We acknowledge that the obtained consistency between the model and ground truth is not notably large. This is likely due to the limited knowledge about the recently emerged disease and factors that may be influential but not included in this study. Therefore, future studies should focus on improving the prediction accuracy of this initial model. Additionally, even though no significant difference is observed between the performance of MLP networks with one and two hidden layers, there may still exist complex relationships in the data that are not captured. This leads us to another limitation of this study, which is the number of training samples. With a higher amount of training data, one could apply deeper networks, i.e., networks with more than two hidden layers, and leverage the power of deep learning models. Deeper neural networks can capture potential non-linearity in the relationship between dependent and independent variables by stacking two or more hidden layers. Thus, such networks are, in general, capable of reaching higher accuracies and can reveal the nuances of the data. However, the amount of training data that was available in this study does not justify utilizing deep networks. A few possible solutions to increase the amount of data are to consider a longer temporal interval (which was not possible in this case), to incorporate data from other countries and regions, to use finer spatial units data (if available), or to use data augmentation techniques to (artificially) generate more training data and features. Moreover, although adjusted mortality rates of the diseases used in this study cannot be directly interpreted as preexisting conditions, higher mortality rates of a certain disease could allude to a higher incidence rate of it. Therefore, this study could be used to further investigate any potential correlation between disease prevalence and COVID-19 incidence.

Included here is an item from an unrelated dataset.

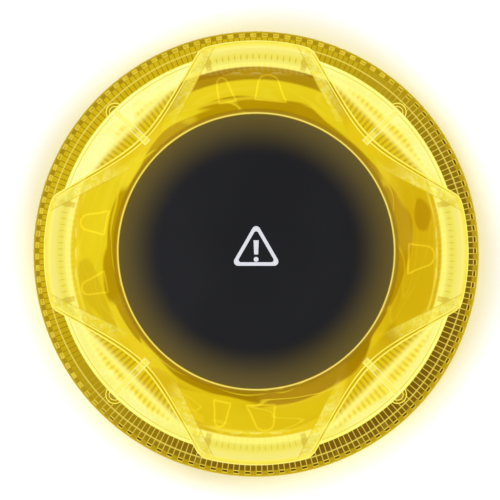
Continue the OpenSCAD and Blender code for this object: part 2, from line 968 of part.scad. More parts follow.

After more than three months since the first confirmed case of COVID-19 in the US, and due to the substantial economic and social impacts of the pandemic itself and the resulting lockdown policies, discussions regarding “re-opening the country” are omnipresent. The findings of this paper could be used as one of the many guidelines needed by policymakers to decide if and where (at the county level) lockdown policies should be relaxed.